**Requirements**. Repeat every line below exactly as it reads.

**Source excerpt**.
■ ■ ■
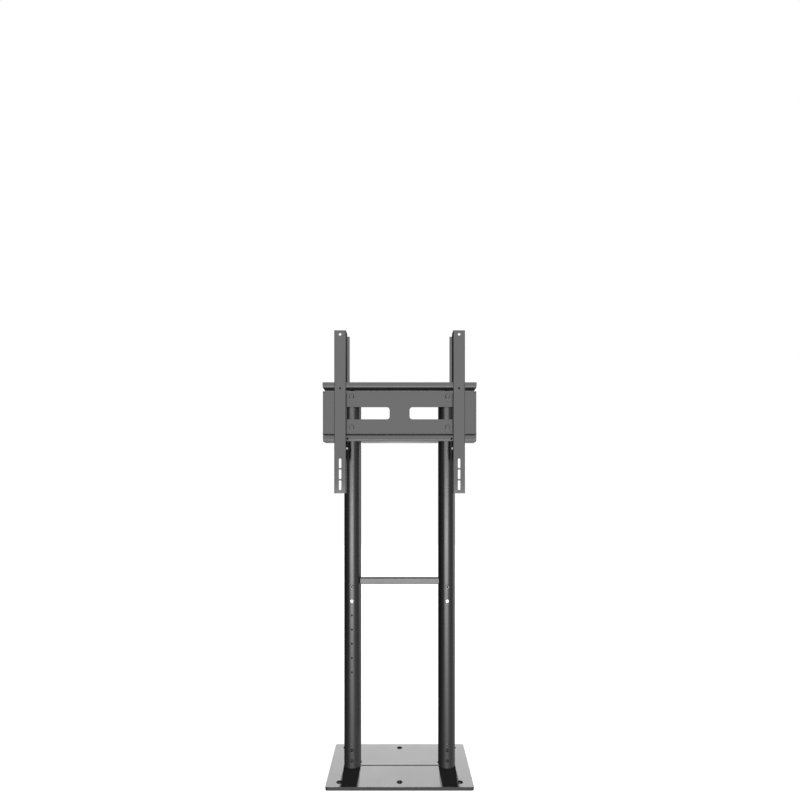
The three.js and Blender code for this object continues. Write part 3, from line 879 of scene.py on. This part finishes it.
def makeCarrier():
    half = carrier["sheet"] / 2
    web = carrier["front"] + half
    section = foldedSheet([(carrier["rear"], carrier["bottom"] + half), (web, carrier["bottom"] + half),
                           (web, carrier["top"] - half), (carrier["rear"], carrier["top"] - half)],
                          carrier["sheet"], carrier["bend"])
    body = placed(raised(section, -carrier["half"], carrier["half"]), sectionAlongX)
    cutters = plateCutters()
    low, high = carrier["bottom"] - runOver, carrier["bottom"] + carrier["sheet"] + carrier["bend"] + runOver
    reach = post["radius"] + fitGap
    steps = carrier["notchSteps"]
    for _, side in hands:
        x = side * post["x"]
        mouth = []
        for i in range(steps + 1):
            angle = math.pi + math.pi * i / steps
            mouth.append((x + reach * math.cos(angle), reach * math.sin(angle)))
        mouth += [(x + reach, carrier["rear"] + runOver), (x - reach, carrier["rear"] + runOver)]
        cutters.append(raised(mouth, low, high))
    makePiece("post_carrier", body, cutters, carrier["edge"], finish="sheet")


def makeHookPlate():
    half = hook["sheet"] / 2
    web = hook["rear"] - half
    section = foldedSheet([(hook["front"], hook["ledge"] + half), (web, hook["ledge"] + half),
                           (web, hook["rail"] + half), (hook["front"] + half, hook["rail"] + half),
                           (hook["front"] + half, hook["lip"])], hook["sheet"], hook["bend"])
    body = placed(raised(section, -hook["half"], hook["half"]), sectionAlongX)
    makePiece("hook_plate", body, plateCutters(), hook["edge"], finish="hook")


def mountBoltMesh(seat):
    parts = [turned(mountBolt["flange"]), hexagonBlank(mountBolt["across"], *mountBolt["head"])]
    parts += shankParts(mountBolt["radius"], mountBolt["pitch"], -(mountBolt["end"] - seat),
                        mountBolt["threadLength"])
    return joinMeshes("bolt", parts)


# A round pad behind the post, hollowed to lie on it.
def saddleMesh():
    radius, rear, chamfer = saddle["radius"], saddle["rear"], saddle["chamfer"]
    blank = turned([(radius, saddle["front"]), (radius, rear - chamfer), (radius - chamfer, rear)])
    hollow = placed(pin(post["radius"] + fitGap, -saddle["half"], saddle["half"], facets["tube"]), alongX)
    mesh = carvedMesh(blank, [pin(mount["holeRadius"], 0, saddle["drill"], facets["hole"]), hollow])
    mesh.transform(Matrix.Rotation(math.pi / 2, 4, "Z"))
    return mesh


def makeMountBolts():
    seat = hook["rear"] - hook["sheet"] - fitGap
    for hand, side in hands:
        x = side * post["x"]
        for level, z in zip(("upper", "lower"), mount["heights"]):
            name = f"{hand}_{level}_mount"
            makePiece(name + "_bolt", placed(mountBoltMesh(seat), againstY, (x, seat, z)), finish="sheet")
            makePiece(name + "_saddle", placed(saddleMesh(), alongY, (x, 0, z)), edge=saddle["edge"],
                      finish="plug")
            nut = nutMesh(mountBolt["across"], mountNut["height"], mount["holeRadius"])
            makePiece(name + "_nut", placed(nut, alongY, (x, mountNut["y"], z)), finish="dull")


makeCarrier()
makeHookPlate()
makeMountBolts()
print("mount made")


# TV arms with their lock clips

arm = {"x": 201.5, "bottom": 978, "top": 1530, "width": 40, "front": -92, "rear": -51, "sheet": 2,
       "bend": 0.3, "edge": 0.3, "drill": (80, 100)}  # drill: how far in front of the posts' axes
wing = {"reach": 8.7, "bottom": 1362, "top": 1521}
hole = {"radius": 4.5, "z": 1516.5, "smallRadius": 3.5, "smallZ": 1334}
catch = {"depth": 15, "lipRoom": 4}  # cut-outs that take the rail with its lip, and the ledge
screwSlot = {"width": 8.6, "length": 33, "pitch": 37, "lowest": 1005.5, "count": 4, "flat": 0.3}
clip = {"sheet": 1.5, "bend": 0.8, "depth": 24, "bottom": 1098, "top": 1179.7, "travel": 16, "track": 6.6,
        "flat": 0.3, "edge": 0.25, "drill": 30}
lock = {
    "y": -73,
    "z": 1132,
    "hole": 3.3,
    "radius": 3,
    "pitch": 1,
    "threadLength": 16,
    "across": 10,
    "head": 4,
    "nut": 1.6,
    "past": 1.4,  # how far the bolt goes past the arm and into the nut
}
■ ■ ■
**The completed task**.
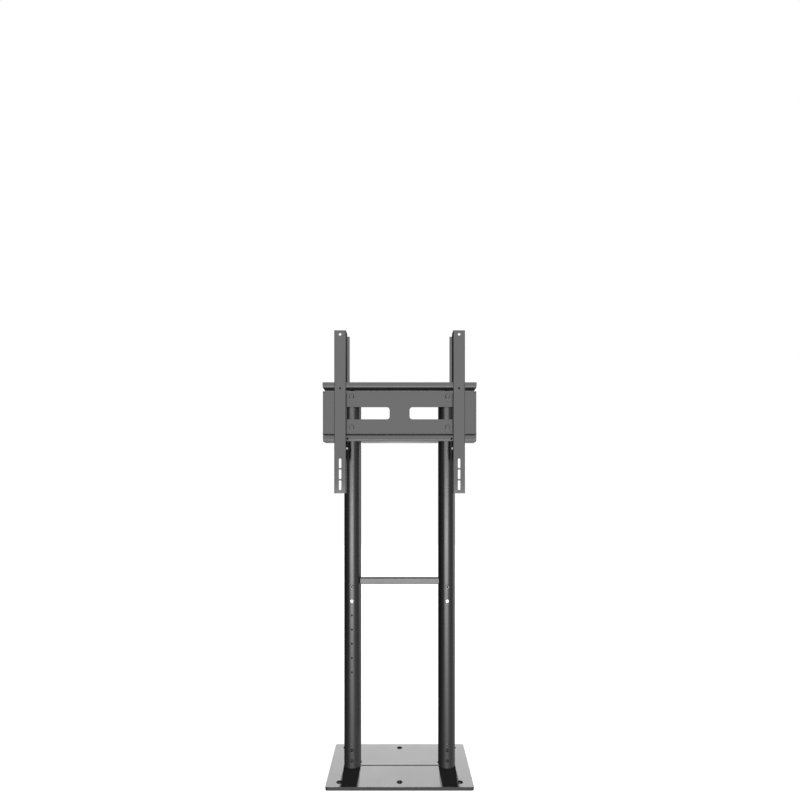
The three.js and Blender code for this object continues. Write part 3, from line 879 of scene.py on. This part finishes it.
def makeCarrier():
    half = carrier["sheet"] / 2
    web = carrier["front"] + half
    section = foldedSheet([(carrier["rear"], carrier["bottom"] + half), (web, carrier["bottom"] + half),
                           (web, carrier["top"] - half), (carrier["rear"], carrier["top"] - half)],
                          carrier["sheet"], carrier["bend"])
    body = placed(raised(section, -carrier["half"], carrier["half"]), sectionAlongX)
    cutters = plateCutters()
    low, high = carrier["bottom"] - runOver, carrier["bottom"] + carrier["sheet"] + carrier["bend"] + runOver
    reach = post["radius"] + fitGap
    steps = carrier["notchSteps"]
    for _, side in hands:
        x = side * post["x"]
        mouth = []
        for i in range(steps + 1):
            angle = math.pi + math.pi * i / steps
            mouth.append((x + reach * math.cos(angle), reach * math.sin(angle)))
        mouth += [(x + reach, carrier["rear"] + runOver), (x - reach, carrier["rear"] + runOver)]
        cutters.append(raised(mouth, low, high))
    makePiece("post_carrier", body, cutters, carrier["edge"], finish="sheet")


def makeHookPlate():
    half = hook["sheet"] / 2
    web = hook["rear"] - half
    section = foldedSheet([(hook["front"], hook["ledge"] + half), (web, hook["ledge"] + half),
                           (web, hook["rail"] + half), (hook["front"] + half, hook["rail"] + half),
                           (hook["front"] + half, hook["lip"])], hook["sheet"], hook["bend"])
    body = placed(raised(section, -hook["half"], hook["half"]), sectionAlongX)
    makePiece("hook_plate", body, plateCutters(), hook["edge"], finish="hook")


def mountBoltMesh(seat):
    parts = [turned(mountBolt["flange"]), hexagonBlank(mountBolt["across"], *mountBolt["head"])]
    parts += shankParts(mountBolt["radius"], mountBolt["pitch"], -(mountBolt["end"] - seat),
                        mountBolt["threadLength"])
    return joinMeshes("bolt", parts)


# A round pad behind the post, hollowed to lie on it.
def saddleMesh():
    radius, rear, chamfer = saddle["radius"], saddle["rear"], saddle["chamfer"]
    blank = turned([(radius, saddle["front"]), (radius, rear - chamfer), (radius - chamfer, rear)])
    hollow = placed(pin(post["radius"] + fitGap, -saddle["half"], saddle["half"], facets["tube"]), alongX)
    mesh = carvedMesh(blank, [pin(mount["holeRadius"], 0, saddle["drill"], facets["hole"]), hollow])
    mesh.transform(Matrix.Rotation(math.pi / 2, 4, "Z"))
    return mesh


def makeMountBolts():
    seat = hook["rear"] - hook["sheet"] - fitGap
    for hand, side in hands:
        x = side * post["x"]
        for level, z in zip(("upper", "lower"), mount["heights"]):
            name = f"{hand}_{level}_mount"
            makePiece(name + "_bolt", placed(mountBoltMesh(seat), againstY, (x, seat, z)), finish="sheet")
            makePiece(name + "_saddle", placed(saddleMesh(), alongY, (x, 0, z)), edge=saddle["edge"],
                      finish="plug")
            nut = nutMesh(mountBolt["across"], mountNut["height"], mount["holeRadius"])
            makePiece(name + "_nut", placed(nut, alongY, (x, mountNut["y"], z)), finish="dull")


makeCarrier()
makeHookPlate()
makeMountBolts()
print("mount made")


# TV arms with their lock clips

arm = {"x": 201.5, "bottom": 978, "top": 1530, "width": 40, "front": -92, "rear": -51, "sheet": 2,
       "bend": 0.3, "edge": 0.3, "drill": (80, 100)}  # drill: how far in front of the posts' axes
wing = {"reach": 8.7, "bottom": 1362, "top": 1521}
hole = {"radius": 4.5, "z": 1516.5, "smallRadius": 3.5, "smallZ": 1334}
catch = {"depth": 15, "lipRoom": 4}  # cut-outs that take the rail with its lip, and the ledge
screwSlot = {"width": 8.6, "length": 33, "pitch": 37, "lowest": 1005.5, "count": 4, "flat": 0.3}
clip = {"sheet": 1.5, "bend": 0.8, "depth": 24, "bottom": 1098, "top": 1179.7, "travel": 16, "track": 6.6,
        "flat": 0.3, "edge": 0.25, "drill": 30}
lock = {
    "y": -73,
    "z": 1132,
    "hole": 3.3,
    "radius": 3,
    "pitch": 1,
    "threadLength": 16,
    "across": 10,
    "head": 4,
    "nut": 1.6,
    "past": 1.4,  # how far the bolt goes past the arm and into the nut
}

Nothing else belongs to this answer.